Second, and perhaps more importantly, even Bitcoin’s theoretical invulnerability is ultimately a matter of hubris. Technical details aside, we can note that the integrity of Bitcoin’s ledger, the blockchain, is compromised at the moment a single actor has 51 percent of all the computing power deployed in support of the network (and potentially compromised well before that point). Radical technological innovation has been known to occur in human history — who is to say when a computing revolution (such as quantum computing) might not suddenly make the blockchain’s computational integrity a thing of the past? And if, at that stage, the “market cap” of the Bitcoin universe had expanded dramatically, wouldn’t the inventor of such a technology have every motivation to use it clandestinely, leaching value out of the system?

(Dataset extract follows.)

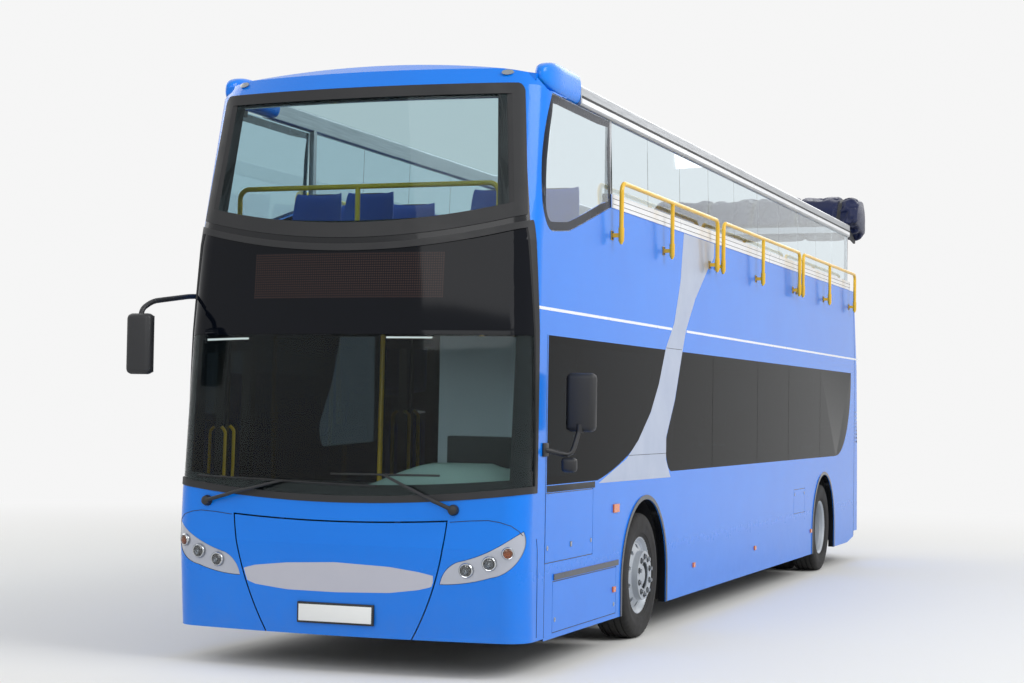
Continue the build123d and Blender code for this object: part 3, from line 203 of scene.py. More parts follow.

And as far as encryption goes, the current public key standard relies on the mathematical intractability of factoring very large integers. But again, discoveries and innovations have been known to occur from time to time in the mathematical sciences. When will someone “break” public key encryption with a transformative development in the underlying mathematics? We don’t know.

When we contemplate a monetary architecture with such distant but conceivably catastrophic threats, it begins to look less robust to us.

Is Bitcoin Really More Robust?

In fact, from this perspective, Bitcoin begins to look less distributed. Part of its appeal is the distribution of management across countless actors and computational nodes, which theoretically makes it less vulnerable to attack and manipulation. But it turns out that it is not vulnerable only where it intersects with the non-Bitcoin financial universe. It is critically reliant on a few technical and mathematical elements whose integrity looks unassailable — for now. That reliance on a few pillars, someday, may make it look far less secure than it now seems in theory. The “messiness” of the world’s welter of fiat currencies and countless intermediators may begin to look more secure — a chaotic system with surprising resilience that economic analyst Nassim Nicholas Taleb describes as “antifragile.” More opportunity for malfeasance — but spread over more “critical elements.”

Furthermore, we think that most actors in the global financial system understand this intuitively, although they may not thoroughly grasp the underlying technical details. We believe this means that although Bitcoin is innovative and technologically interesting, it is not and never will be a looming threat to your investments in the financial sector.